We also attempted to craft the veil into a lower shape pictured to have been worn by burgher women to church. This also emphasised the requirement for a supporting frame. Its distinctive horse hoof-shaped ‘U’ is almost sculpted into the cloth, and might have involved dip-starching, drying, or heat-setting the cloth over a special mould. The haptic or kinetic knowledge possessed by the Tüchlerinnen in arranging veils became more apparent, suggesting why their skills were valued and distributed around the neighbourhood.


9. Burgherwoman in her church-wear. From Johann Andreas Pfeffel, Schweizerisches Trachten-Cabinet… (ca. 1750)

10. The veil is manipulated into the lower ‘U’ shape worn by burgherwomen.


Tächli-Tüchli from the beginning of the eighteenth century were an innovation that necessitated multiple veil-cloths, starch, pins, and, quite possibly, very particular supporting frames. They were an unwieldy art-form that pushed dexterous hands to meet technically ingenious solutions. An intuitive or practiced understanding of the material properties of starched cotton enabled makers to achieve the fluency of the ‘U’-shaped drapery as well as finite, crisp points that reached to the heavens.


As the reconstruction exercise demonstrated, the transformation of lightweight cotton into a sturdy, towering construction required a great deal of textural and structural manipulation. Such effort would have been greatly reduced if a naturally stiffer and more substantial linen had been used for instance.
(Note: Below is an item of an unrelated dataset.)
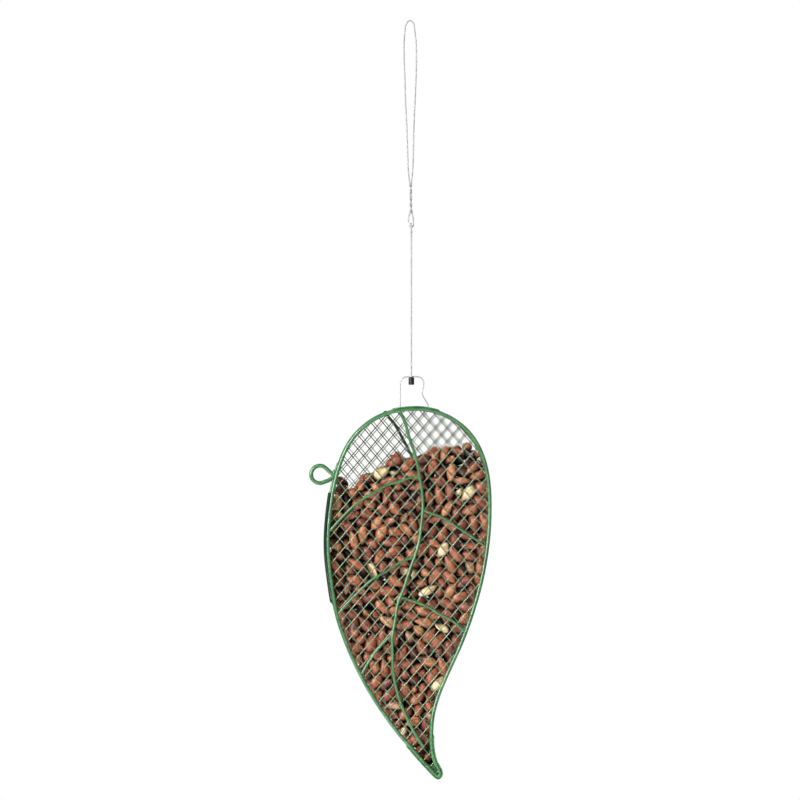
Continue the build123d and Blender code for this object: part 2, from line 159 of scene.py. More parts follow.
class Builder:
    """Collects closed forms into one mesh, with a "tag" colour that the materials read."""

    def __init__(self):
        self.verts, self.faces, self.tags, self.count = [], [], [], 0

    def add(self, verts, faces, tag=(0.5, 0.5, 0.5, 1.0)):
        """tag: one colour, or one for each vertex."""
        self.verts.append(np.asarray(verts, float))
        self.faces += [tuple(i + self.count for i in face) for face in faces]
        self.tags.append(np.broadcast_to(np.array(tag, float), (len(verts), 4)))
        self.count += len(verts)

    def tube(self, path, radius, sides=8, **look):
        """A round tube along a path, with low domed ends."""
        path = np.asarray(path, float)
        radius = np.broadcast_to(np.asarray(radius, float), (len(path),))
        tangent, normal, binormal = frames(path)
        angle = (2 * np.pi * np.arange(sides) / sides)[:, None]
        rings = [
            path[i] + radius[i] * (np.cos(angle) * normal[i] + np.sin(angle) * binormal[i])
            for i in range(len(path))
        ]
        lead, tail = (
            path[end] + way * tangent[end] * radius[end] * 0.45 + (rings[end] - path[end]) * 0.7
            for end, way in ((0, -1), (-1, 1))
        )
        rings = [lead] + rings + [tail]
        self.add(np.vstack(rings), band_faces(len(rings), sides), **look)

    def make(self, name, material, body, replaces=()):
        mesh = bpy.data.meshes.new(name)
        mesh.from_pydata((np.vstack(self.verts) * MM).tolist(), [], self.faces)
        mesh.validate()
        mesh.update()
        attr = mesh.color_attributes.new("tag", "FLOAT_COLOR", "POINT")
        attr.data.foreach_set("color", np.vstack(self.tags).astype(np.float32).ravel())
        mesh.polygons.foreach_set("use_smooth", [True] * len(mesh.polygons))
        mesh.materials.append(material)
        obj = bpy.data.objects.new(name, mesh)
        bpy.context.scene.collection.objects.link(obj)
        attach(obj, body)
        if replaces:
            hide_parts(*replaces)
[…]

Why was such a fine cotton muslin chosen for the construction of the Tächli-Tüchli? The answer could lie in its usage as a church-mandated garment. This diaphanous textile must have been chosen for its floaty, ethereal brilliance, and yet defied its own nature when formalised into a precise garment of solid proportions. In this way the Tächli-Tüchli must have appeared transcendental. Fine cotton was, moreover, a textile beginning to dominate domestic production. With these spiritual and communal associations, they achieved a pious aesthetic to characterise the shared morals and values of Zürich’s reformed society.